— START OF Data lines —

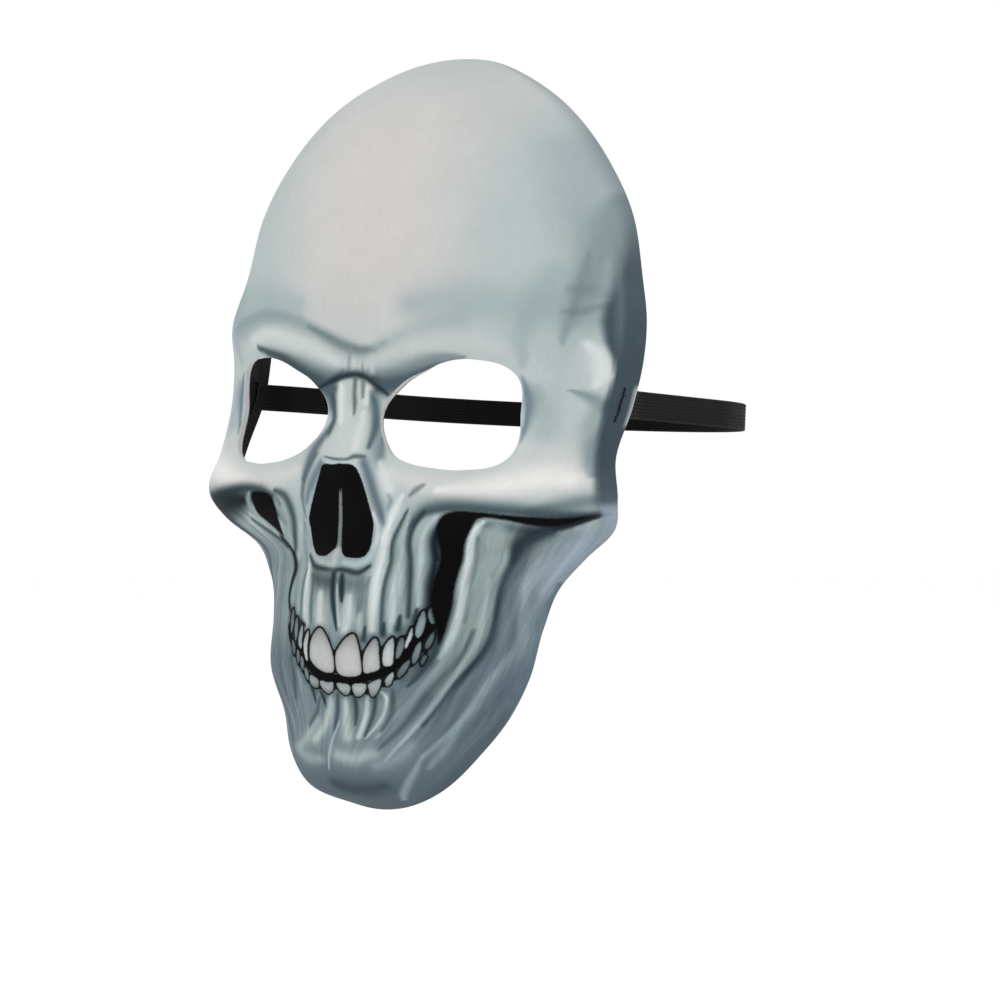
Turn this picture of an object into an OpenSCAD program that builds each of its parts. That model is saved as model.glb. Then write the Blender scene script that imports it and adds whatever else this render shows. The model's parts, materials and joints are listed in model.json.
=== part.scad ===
// Full-face skull mask. One moulded foam shell is laminated between a printed face cloth and
// a thin black lining. A flat elastic is sewn inside each temple and runs round the head.
// Millimetres. +Z is up, the face looks along -Y, and +X is the wearer's left. The origin is
// on the lining at the middle of the brow, where the shell rests on the wearer.

/* [Shell] */
// Height of the shell from crown to chin
shell_h = 273; // [240:1:290]
// Width of the shell across the cheekbones
shell_w = 182; // [160:1:190]
// Depth of the shell from the brow back to the edge at the crown
shell_d = 64; // [56:1:72]

/* [Laminate] */
// Thickness of the printed face cloth
cloth_t = 0.4; // [0.3:0.1:0.6]
// Thickness of the foam core
foam_t = 1.6; // [1:0.1:2.4]
// Thickness of the black lining
lining_t = 0.4; // [0.3:0.1:0.6]

/* [Eye holes] */
// Distance from the middle of the face to the middle of each eye hole
eye_x = 38.5; // [37:0.5:40]
// Height of the middle of the eye holes, measured from the brow
eye_z = -22.5; // [-24:0.5:-21]
// Share of the full opening that is cut out
eye_cut = 1; // [0.85:0.05:1]

/* [Elastic] */
// Width of the flat elastic
band_w = 10; // [8:1:12]
// Thickness of the elastic
band_t = 1.2; // [0.8:0.1:1.6]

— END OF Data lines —

Given task: Each line of the listing should be echoed back exactly.

Task solution:
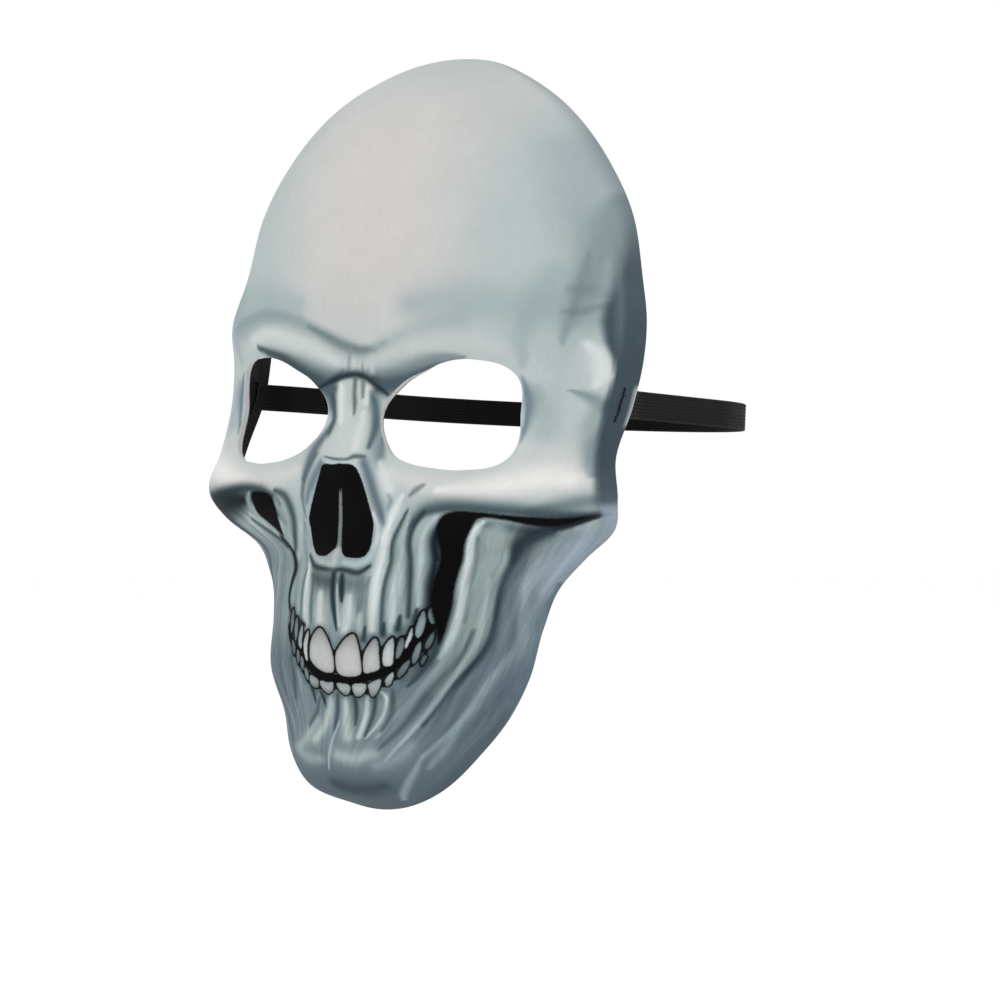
Turn this picture of an object into an OpenSCAD program that builds each of its parts. That model is saved as model.glb. Then write the Blender scene script that imports it and adds whatever else this render shows. The model's parts, materials and joints are listed in model.json.
=== part.scad ===
// Full-face skull mask. One moulded foam shell is laminated between a printed face cloth and
// a thin black lining. A flat elastic is sewn inside each temple and runs round the head.
// Millimetres. +Z is up, the face looks along -Y, and +X is the wearer's left. The origin is
// on the lining at the middle of the brow, where the shell rests on the wearer.

/* [Shell] */
// Height of the shell from crown to chin
shell_h = 273; // [240:1:290]
// Width of the shell across the cheekbones
shell_w = 182; // [160:1:190]
// Depth of the shell from the brow back to the edge at the crown
shell_d = 64; // [56:1:72]

/* [Laminate] */
// Thickness of the printed face cloth
cloth_t = 0.4; // [0.3:0.1:0.6]
// Thickness of the foam core
foam_t = 1.6; // [1:0.1:2.4]
// Thickness of the black lining
lining_t = 0.4; // [0.3:0.1:0.6]

/* [Eye holes] */
// Distance from the middle of the face to the middle of each eye hole
eye_x = 38.5; // [37:0.5:40]
// Height of the middle of the eye holes, measured from the brow
eye_z = -22.5; // [-24:0.5:-21]
// Share of the full opening that is cut out
eye_cut = 1; // [0.85:0.05:1]

/* [Elastic] */
// Width of the flat elastic
band_w = 10; // [8:1:12]
// Thickness of the elastic
band_t = 1.2; // [0.8:0.1:1.6]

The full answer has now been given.